I fondly remember the day piano was introduced into my life:
When I was a little girl, my dad brought home my very first piano. I was too young and too small to make it onto the bench on my own, and I couldn't even reach both ends of the piano with my short arms. My dad wanted to show me how he played, and I watched his fingers effortlessly dance on the keys. I thought it was magic; it still feels like magic. I could only produce loud, distorted sounds when I diligently worked to make my fingers seem as elegant as my father's. Even now, I still strive to be half the musician he is.
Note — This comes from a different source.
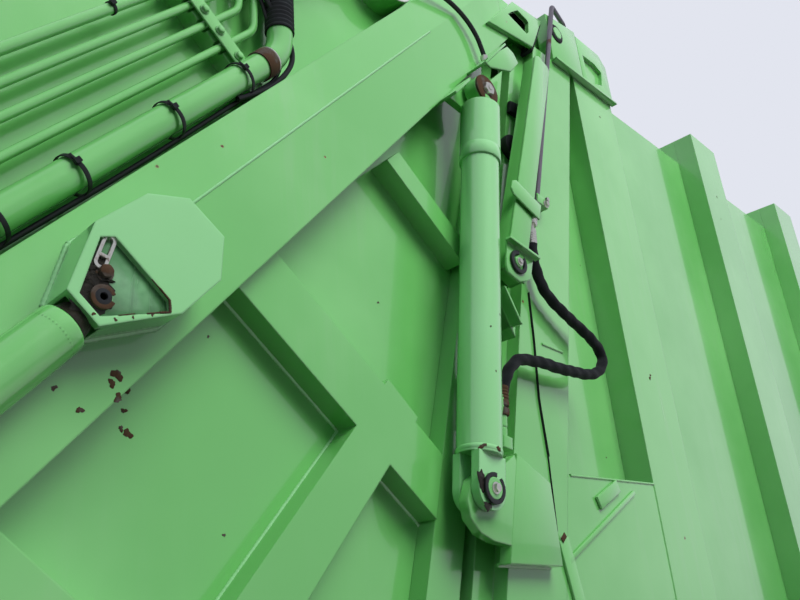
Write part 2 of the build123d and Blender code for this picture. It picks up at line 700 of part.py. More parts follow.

In Kindergarten, I was finally brought to my very first piano lesson. As the rain poured, I nervously walked into the conservatory. I remember sitting next to the stranger who would change my life: Victor DeLisa. Before I could even think of playing music, I had to learn all about music theory. I occasionally elementary music books with my traced treble clefs and stickers next to the exercises I did correctly on the first try. When I was finally ready, I played my very first song on the piano, which I'm pretty sure was "Twinkle Twinkle Little Star." Regardless of the song, I remember the rush of ecstasy that I felt when my fingers produced that sound. It wasn't Mozart skill, but it was the first time that I had felt so full and content with everything (that wasn't necessarily a hard thing for a Kindergartener to feel, but hey, it's happened).
I continued to practice my newfound love of music throughout the years, and my skills grew almost as quickly as I did. From the "Star Wars" theme, to classical, to Christmas music, to the original song I wrote my 4th grade crush when he broke my little heart, music was always there. Once I was introduced to basketball, I thought I would be able to handle both. Taking piano lessons in a sweaty uniform or having a classical composition stuck in my head while dribbling the ball down the court was an interesting lifestyle. At the time, I literally thought I could be Troy Bolton, and it wasn't really working out. Eventually, I chose music over sports and I never regret that decision. To this day, I will gladly spend hours practicing new music and taking pictures of my beloved instrument. Music has the ability to speak for me when I am at loss for words. I dream of the day when I can introduce music into my own children's lives, and show them the magic.
RIP Victor DeLisa; thank you for giving me the most beautiful gift anyone could give another person.